John H. (Jack) Phillips

 
 

Lecturer, Haas School of Business


 



   

BUSINESS ETHICS
FOR THE 21st CENTURY (UGBA 170)

This course was formerly numbered UGBA 196 and UGBA 177.
UGBA 170 Daily Californian Article (March 10, 2005)
[direct link to the article] [archived version]


Spring 2008

UGBA 170-1
Tuesday 4:10-6:00 C230
CCN: 08688

UGBA 170-2
Thursday 4:10-6:00 C230
CCN: 08691

UGBA 107 is NOT a prerequisite.

Want to be as prepared as possible to handle the ethical challenges you are certain to face in your career (and personal life)?

Willing to learn from the failures (and successes) of others?

Interested in learning how to “keep your cool” and bring the best you’ve got to difficult situations?

Curious about better understanding others’ behavior (and your own)?

This Spring, two sections of Business Ethics for the 21st Century are being offered, to strengthen students’ abilities to anticipate, critically analyze, appropriately respond to, and provide personal and professional leadership regarding, the ethical issues that will arise both specifically during a career in business and generally in life.

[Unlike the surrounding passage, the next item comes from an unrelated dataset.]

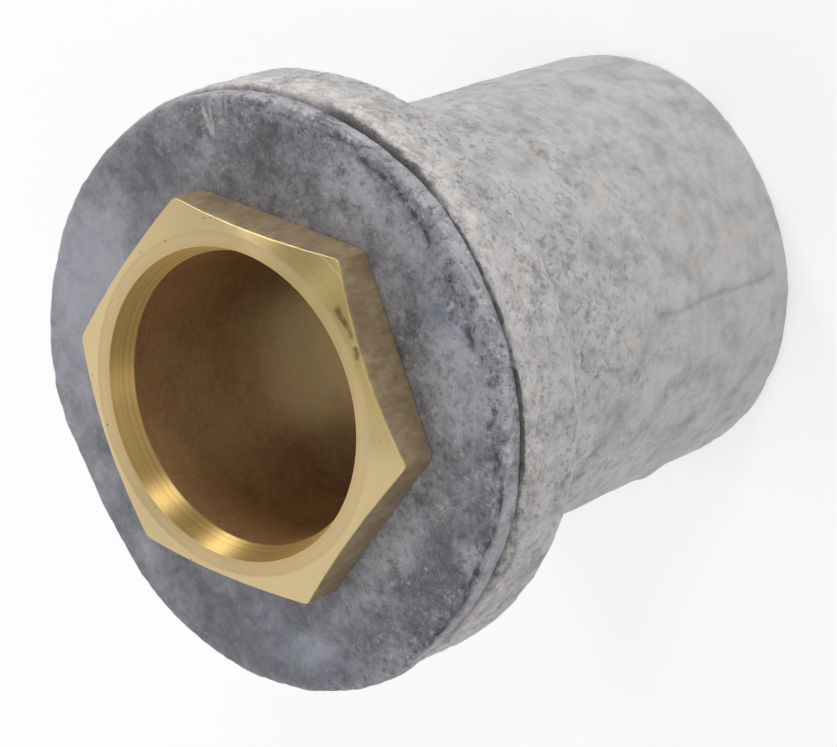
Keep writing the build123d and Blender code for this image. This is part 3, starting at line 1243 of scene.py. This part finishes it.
def bushNicks(points, angles, half, seat):
    # the nick and the small dents in the hexagon's top edge, 0 to 1
    b = bush
    radius = np.hypot(points[..., 0], points[..., 1])
    around = np.broadcast_to(angles % 360.0, radius.shape)
    # how far each point lies inside the nearest flat
    inside = half - radius * np.cos(np.radians((around + 30.0) % 60.0 - 30.0))
    low, high = b["nickAngles"]
    start, end = b["nickInsets"]
    part = (around - low) / (high - low)
    middle = start + (end - start) * part + b["nickWander"] * softNoise(points, 0.5, b["seed"] + 11)
    fade, wider = b["nickSoftness"]
    away = np.abs(inside - middle) / b["nickHalfWidth"]
    nick = 1.0 - easedStep(away, 0.3, fade + wider * np.clip(part, 0.0, 1.0))
    nick = nick * between(around, low, high)
    size, low, high = b["dents"]
    dent = hump(inside, *b["dentBand"]) * easedStep(softNoise(points, size, b["seed"] + 8), low, high)
    nick += dent * between(around, *b["dentAngles"])
    return nick * (points[..., 2] > seat + 1.0) * (0.6 + 0.3 * softNoise(points, 0.4, b["seed"]))


def makeBush(faceMetal, flatMetal, boreMetal):
    # ring, corner cone, hexagon, relief, shank and bore in one closed section that follows the hexagon
    b = bush
    # columns crowd towards the hexagon's corners
    even = np.arange(b["columns"]) * 360.0 / b["columns"]
    angles = even + np.degrees(b["cornerCrowding"] * np.sin(np.radians(6.0 * even)))
    half = bushHigh[0]
    hexagon = hexagonRadius(angles, half, b["cornerPower"])
    face, end = bushHigh[2], bushLow[2]
    seat = washerHigh[2]
    coneEdge = face - (hexagon - b["faceRingRadius"]) * math.tan(math.radians(b["coneAngle"]))
    root = thread["outsideRoot"]
    shank = root + 0.02
    # each corner is (across, up, round, steps), then the metal of the side that follows it
    onFace, onFlat, onBore = 0, 1, 2
    sides = [
        ((boreRadius + b["boreEndChamfer"], end, 0.0, 2), onFlat),
        ((root, end, 0.0, 2), onBore),
        ((shank, end + 0.3, 0.0, 24), onBore),
        ((shank, seat - b["reliefWidth"] - 0.2, 0.0, 2), onBore),
        ((b["reliefRadius"], seat - b["reliefWidth"], 0.0, 4), onBore),
        ((b["reliefRadius"], seat, 0.15, 6), onFlat),
        ((hexagon, seat, b["backEdge"], 16), onFlat),
        ((hexagon, coneEdge, b["topEdge"], 24), onFace),
        ((b["faceRingRadius"], face, 0.0, 8), onFace),
        ((b["mouthRadius"], face, b["mouthEdge"], 14), onFace),
        ((boreRadius, face - b["mouthDepth"], 0.4, 60), onBore),
        ((boreRadius, end + b["boreEndChamfer"], 0.0, 2), onBore),
    ]
    section, stretch = roundedSection([corner for corner, metal in sides], angles, arcSteps=6)
    points = roundTheAxis(section, angles)
    radius = np.hypot(points[..., 0], points[..., 1])
    toEdge = np.hypot(radius - hexagon, points[..., 2] - coneEdge)
    size, low, high = b["wear"]
    wear = hump(toEdge, 0.0, b["wearSpread"]) * easedStep(softNoise(points, size, b["seed"] + 3), low, high)
    nick = bushNicks(points, angles, half, seat)
    points = points - outward(points) * (b["wearDepth"] * wear + b["nickDepth"] * nick)[..., None]
    metals = np.array([metal for corner, metal in sides])[stretch]
    piece = gridPiece("turnedBush", points, [faceMetal, flatMetal, boreMetal], metals, "bush")
    rub = hump(toEdge, 0.0, b["rubSpread"]) * (0.6 + 0.6 * softNoise(points, *b["rub"]))
    storeOnPoints(piece, "rub", np.clip(rub, 0.0, 1.0))
    storeOnPoints(piece, "nick", nick)
    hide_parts("brass_bush")
    return piece


boreMetal = boreSurface()
makeBush(faceSurface(), flatsSurface(), boreMetal)
shankSpan = (bushLow[2] + 0.35, washerHigh[2] - bush["reliefWidth"] - 0.25)
shankRadii = (thread["outsideRoot"], threadRadius - runningGap)
threadRidge("shankThread", shankSpan, shankRadii, threadPitch / 2, boreMetal, "bush")
print("brass bush and its thread made")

Ethical decisions are far more than just “tough choices.” Ethics comes from the Greek root ethos, meaning essential character. When we make ethical decisions, we are, each time, actually re-creating ourselves, our relationships, our own lives, and the world we live-in.

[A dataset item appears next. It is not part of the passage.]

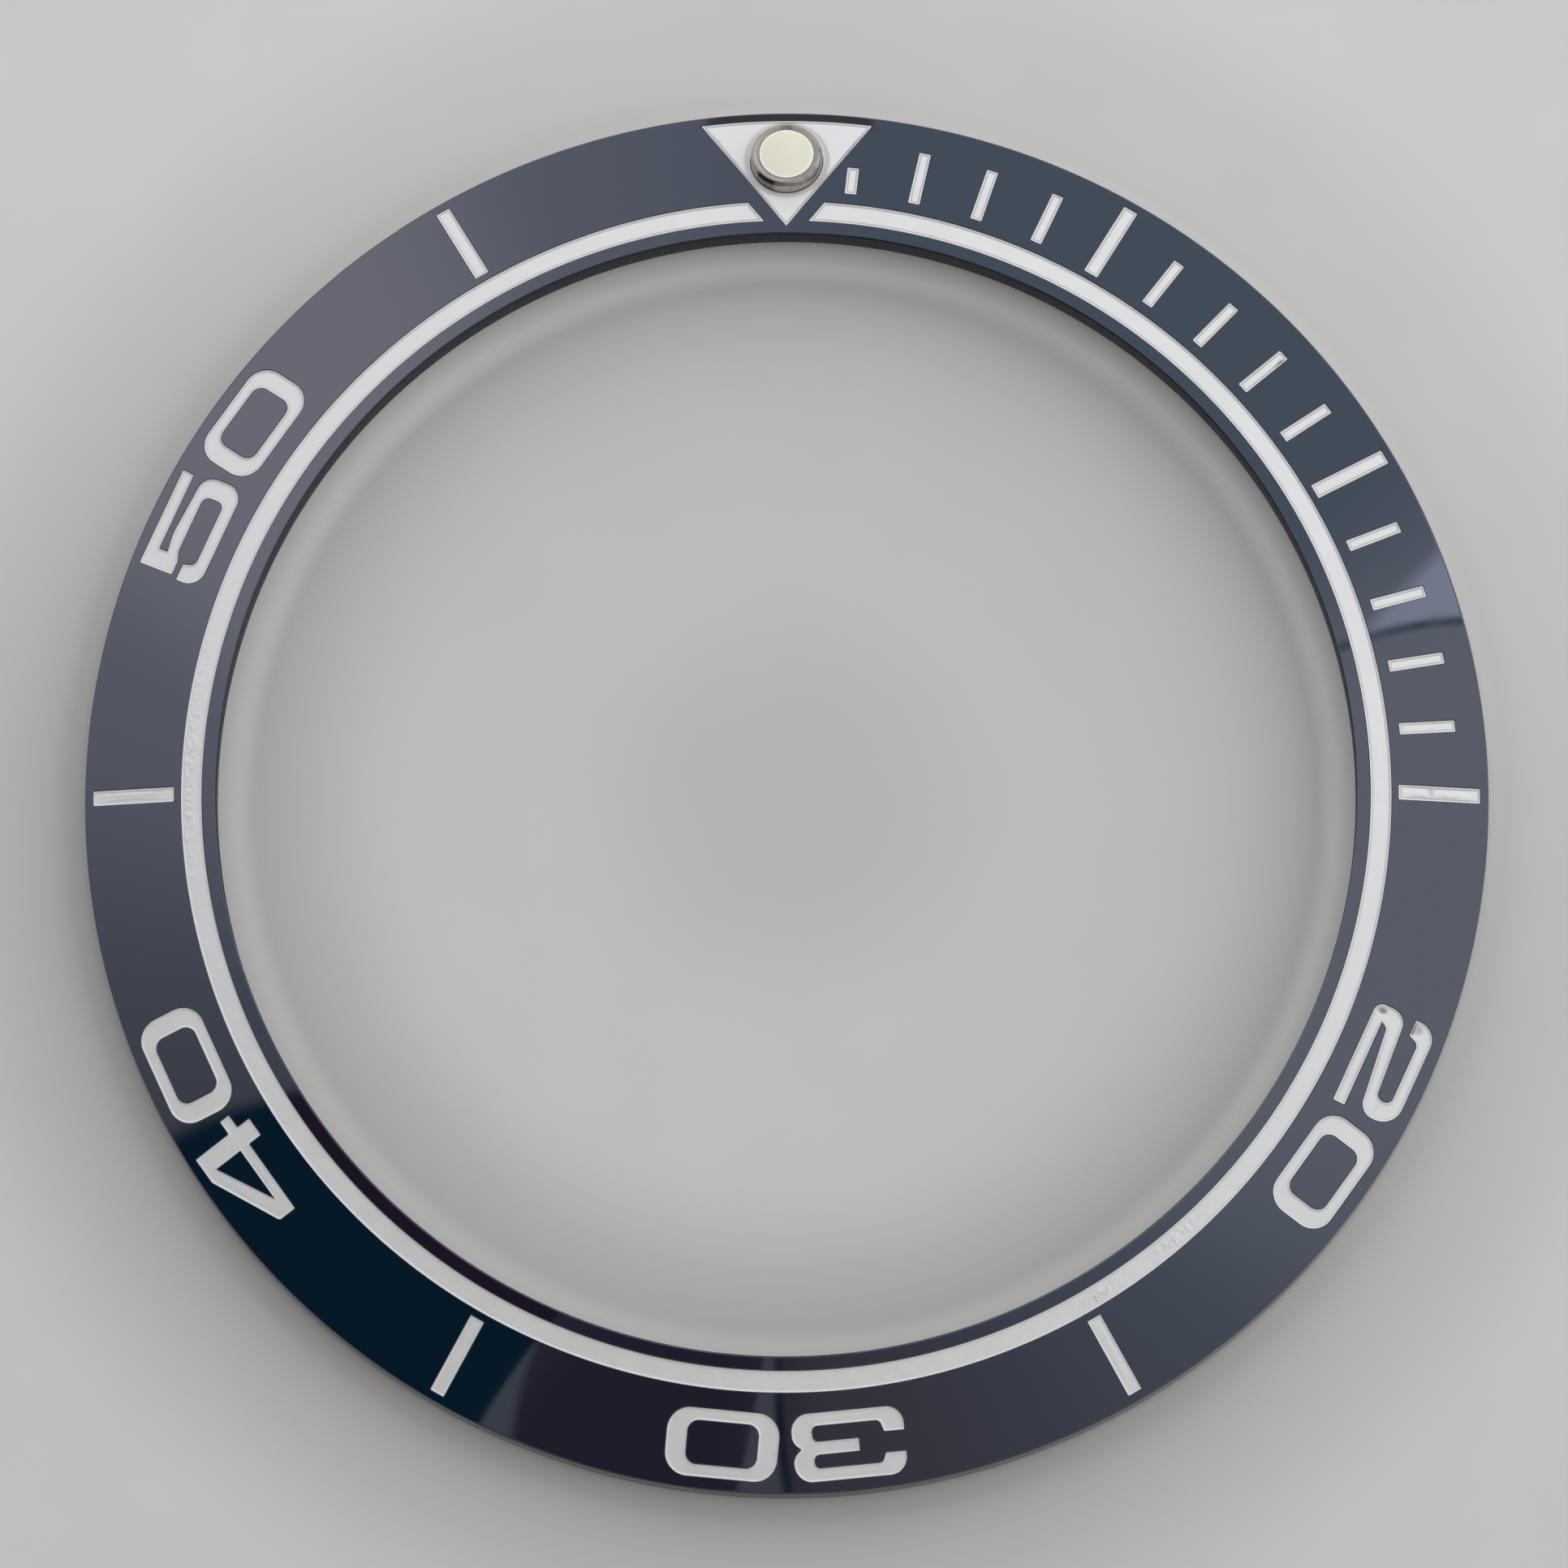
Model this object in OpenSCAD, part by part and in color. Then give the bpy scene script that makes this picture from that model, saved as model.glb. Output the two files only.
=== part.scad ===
// Bezel insert of a diver's watch: a sloping ceramic ring with cut and filled markings
// and a luminous pip at twelve. The origin is on the ring's axis, level with its foot.
// +Z points up out of the watch, and +Y points to the twelve o'clock marker.

/* [Ring] */
// Diameter of the bore
bore_d = 30.8; // [28:0.1:34]
// Width of the face, from the bore to the rim
face_w = 3.6; // [3.2:0.05:4]
// Height of the outer wall, up to the line of the sloping face
rim_h = 0.85; // [0.7:0.05:1.2]
// Slope of the face, falling outwards, in degrees
slope = 16.5; // [12:0.5:20]
// Width of the flat land under the rim, where the ring stands
land_w = 0.8; // [0.6:0.05:1]
// Radius of the polished outer edge
edge_r = 0.08; // [0.04:0.02:0.24]
// Bevel round the top of the bore
bore_bevel = 0.05; // [0.02:0.01:0.12]
// Bevel round the foot of the outer wall
foot_bevel = 0.05; // [0.02:0.01:0.12]

/* [Pockets] */
// Depth of the pockets cut into the face, measured straight down
pocket_depth = 0.25; // [0.18:0.01:0.35]
// Radius that the cutter leaves in the corners of the pockets
cutter_r = 0.04; // [0.02:0.01:0.06]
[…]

At the same time, however, traditional sources of wisdom (elders, families, ethnic traditions, classical religions) are frequently incapable of providing substantial and concrete orientation and guidance in the complex, fast-paced, multi-ethnic, evolving global society where we find ourselves today.

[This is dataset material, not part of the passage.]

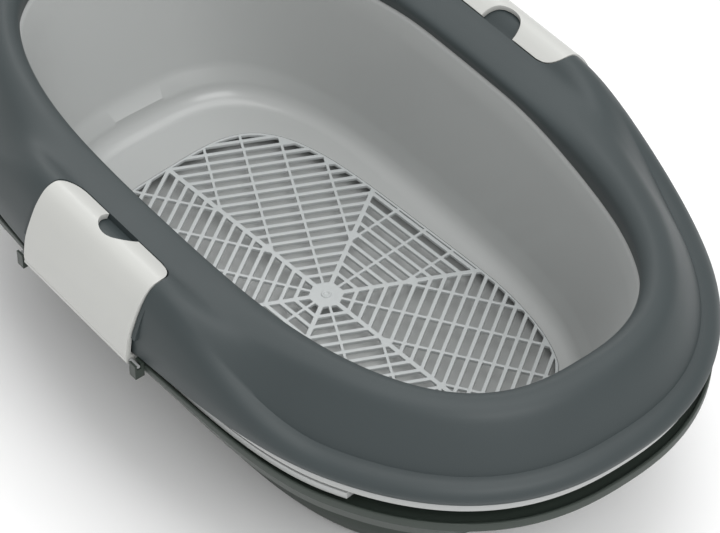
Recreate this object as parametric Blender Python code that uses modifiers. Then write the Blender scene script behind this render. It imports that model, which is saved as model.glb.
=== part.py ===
"""Sifting pet tray: a base tray, an inner tray and a sieve tray nested under a splash rim held by two clips.

X runs along the length, Y across, Z up. The origin is on the ground below the middle. Units are metres.
"""

import math

import bmesh
import bpy

# Outlines seen from above: half length, half width and exponent of |x/a|^n + |y/b|^n = 1
OUTER = (0.2905, 0.180, 2.35)
MOUTH = (0.242, 0.1185, 2.7)
FLOOR = (0.196, 0.108, 3.2)
SIEVE_OPENING = (0.159, 0.0895, 4.0)

WALL = 0.0022
NEST_STEP = 0.0040
SIEVE_FLOOR_Z = 0.033
TRAY_FLOORS_Z = (SIEVE_FLOOR_Z, 0.0225, WALL)
FILLET_RADIUS = 0.0155
SMALL_GAP = 0.0003

# Heights that differ between the ends and the long sides: (at the ends, at the sides)
MOUTH_LIP_Z = (0.1515, 0.1600)
RIM_SKIRT_Z = (0.1270, 0.1350)
SIEVE_LIP_Z = (0.1180, 0.1336)
INNER_FLANGE_Z = (0.1160, 0.1332)
INNER_LIP_DEPTH = 0.005
BASE_SHELF_Z = (0.1050, 0.1278)
BASE_LIP_Z = (0.1095, 0.1303)
BASE_STEP = 0.0012
BASE_GRIP_DEPTH = 0.0080
BASE_SKIRT_Z = (0.0925, 0.1165)
SIDE_REACH = 0.062
END_START = 0.195
GRIP_DEPTH = 0.012
GRIP_HALF_WIDTH = 0.135

RIM_SKIN = 0.0025
CLIP_HALF_LENGTH = 0.053
CLIP_THICKNESS = 0.0034
CLIP_GAP = 0.0008
HINGE_Y = 0.1808
HINGE_Z = 0.1305
PIN_RADIUS = 0.0012
PIN_HALF_LENGTH = 0.0610
KNUCKLE = (0.0033, 2 * CLIP_HALF_LENGTH)
LUG_WIDTH = 0.006
NOTCH_HALF_LENGTH = 0.0560
FINGER_RADIUS = 0.0150
RECESS_GAP = 0.0008
RECESS_WALL = 0.0041
PAD_DEPTH = 0.0062
PAD_SET_BACK = (0.0016, 0.0009)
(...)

More than at any other time in history, business is re-shaping the way we think, feel, choose, relate, and, in fact, live. More than any other human force, business is impacting every aspect of all life on Earth, and is altering fundamental planetary dynamics.

This course is not a simple discussion of some other person’s ideas of “right” and “wrong.” The course is designed to provide each student with actual tools for greater personal clarity about core values and more confident and effective ability for comprehensive ethical decision-making and action -- at work and at home.

The course will deeply explore those characteristics of human nature that currently hinder ethical behavior and the realization of maximum human potential, as well highlighting as those characteristics and practices that can, with cultivation, allow all of us to more fully realize our inherent integration, imagination, creative capacity, and fully-satisfying participation in the business of life and the larger Earth adventure.

Topics, which will draw-upon multi-disciplinary revelations from the 20th century in quantum physics, more comprehensive evolutionary understanding, systems theory, depth psychology, etc., and thus allow us to meet the challenges of the 21st century with unprecedented insight, will include:

• Exploring the role of the human enterprise in the overall evolving story of the Universe
• Exploring the essential character of business, human nature, and the individual
• Exploring the development of the human mind, its limitations and its potential
• Exploring aspects of self deeper than personality
• Exploring practices that foster the availability of integrated, whole-being wisdom in approaching critical decisions
• Exploring one’s own vocation and unique creative contribution in the Universal scheme of things

Instruction will be based-on lecture and case analysis, the discussion of topical and philosophical articles, essays and videos, and experiential exercises.

No prior background in business, ethics, or philosophy is required. All majors are welcome.

For more course information and comments from past students: http://faculty.haas.berkeley.edu/phillips/

Instructor: Jack Phillips (http://www.haas.berkeley.edu/faculty/phillips.html) has been a member of the faculty at U.C. Berkeley since 1987, and at the Haas School of Business since 1989, and is a two-time recipient of the Cheit award for distinction in teaching. Jack holds a B.A. in Rhetoric from U.C. Berkeley, and a J.D. from Hastings College of the Law (followed by 15 years of professional experience in commercial and nonprofit law), is a certified Iyengar Yoga and Pranayama instructor, and a certified Brainwave and Consciousness Trainer. Jack is primarily interested in the development of individual human potential, and the integration of this potential into an ultimate context of meaning and purpose.